Russia’s War of Aggression Against Ukraine, One Year On
For a year now, the European continent has been shaken by the Russian war of aggression against Ukraine. Hundreds of thousands of soldiers have been killed, the majority of whom are Russians, along with tens of thousands of Ukrainian civilian casualties.
The war has forced 8.5 million Ukrainians to flee their homes, of whom 4.5 million have sought refuge in the European Union (EU).
Russia’s war continues unabated, destroying critical and civilian infrastructure, including power plants and residential buildings, exposing people to blackouts and heating cuts in mid-winter or leaving them homeless. Moreover, it is causing psychological scars on millions of Ukrainians.
What future for the countless traumatized orphans and young people of Ukraine?
Russia’s war affects not just Ukraine but the entire world. Indeed, it is about an authoritarian regime that attacks a neighboring country in utter violation of the United Nations (UN) Charter.
Russia’s war of aggression undermines the rules-based, international order to which both Indonesia and the EU adhere. The war has upset the world economy, destroying half of Ukraine’s output of wheat and vegetable oils, with Russia blockading Ukraine’s ports and suspending its own fertilizer exports.
Everyone is suffering from this: Europe, Africa, and Asia, including Indonesia. Russia is spreading lies about the cause of the global food and energy crises.
Let me underline that the EU’s sanctions are not to blame: we have adopted restrictive measures against high-ranking Russian officials and oligarchs, but we have no sanctions on agricultural products, fertilizers, or feedstuffs. The responsibility for the shock to the world’s supply chains lies squarely in Moscow.
The European Union is committed to peace. To secure it, we have to help Ukraine defend itself in accordance with one of the core provisions of the UN Charter: collective self-defense.
This is why the EU gives Ukraine financial and military aid. While doing so, we are also helping the rest of the world cope with the economic fallout of the war.
With our support to the UN Black Sea Grain initiative, for instance, along with the EU Solidarity Lanes initiative, we are helping to stabilize global food prices by facilitating the export of grain and agricultural products to the world.
Our cap on the price of Russian oil, moreover, stops Russia from profiteering from the ultra-high energy prices we saw in 2022: prices have since normalized to the benefit of Indonesia and other energy importers.

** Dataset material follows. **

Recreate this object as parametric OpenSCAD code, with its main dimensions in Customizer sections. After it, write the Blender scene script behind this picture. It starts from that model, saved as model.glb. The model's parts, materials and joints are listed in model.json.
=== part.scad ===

The war in Ukraine is a geopolitical alarm bell for Europe. We had thought that, with the fall of the Iron Curtain, wars of aggression had become an impossibility.
The present war poses a direct threat to the territorial integrity of several EU member states. Russia is reverting to Cold War propaganda. While it suppresses free journalism at home, it abuses the freedom of the press in Europe and countries such as Indonesia by spreading ghastly disinformation.
Russia’s war in Ukraine is also an alarm bell for all democratic countries, including Indonesia that nurture the UN Charter, democracy, and civil liberties.
What if other countries decided to follow Russia’s example and deny a country’s right to exist independently within its internationally recognized borders? Freedom and democracy cannot be taken for granted. Free peoples have to defend and stand for civil rights, liberties, and peace.
The EU will make every effort to help Ukraine, to stop the war, and to mitigate its global economic and humanitarian costs. In doing so, we also look to Indonesia as a global leader.
The Indonesian government has supported the UN General Assembly Resolutions condemning Russia’s breach of the UN Charter and of the principles of national sovereignty and territorial integrity.
Indonesia and the EU countries belong to the 140 UN members that see eye-to-eye on this. Under Indonesia’s Presidency, the G20 leaders adopted a Declaration deploring “the aggression by the Russian Federation against Ukraine and demand[ing] its complete and unconditional withdrawal from the territory of Ukraine”.
Our unity on that fundamental principle—the primacy of the UN Charter—will continue to guide us in pursuing peace in Ukraine within its internationally recognized borders.
Vincent Piket is the Ambassador of the European Union (EU) to Indonesia. The views expressed in this article are shared by the Ambassadors of Austria, Belgium, Bulgaria, Croatia, Czechia, Denmark, Estonia, Finland, France, Germany, Greece, Hungary, Ireland, Italy, the Netherlands, Poland, Portugal, Romania, Slovakia, Spain, and Sweden.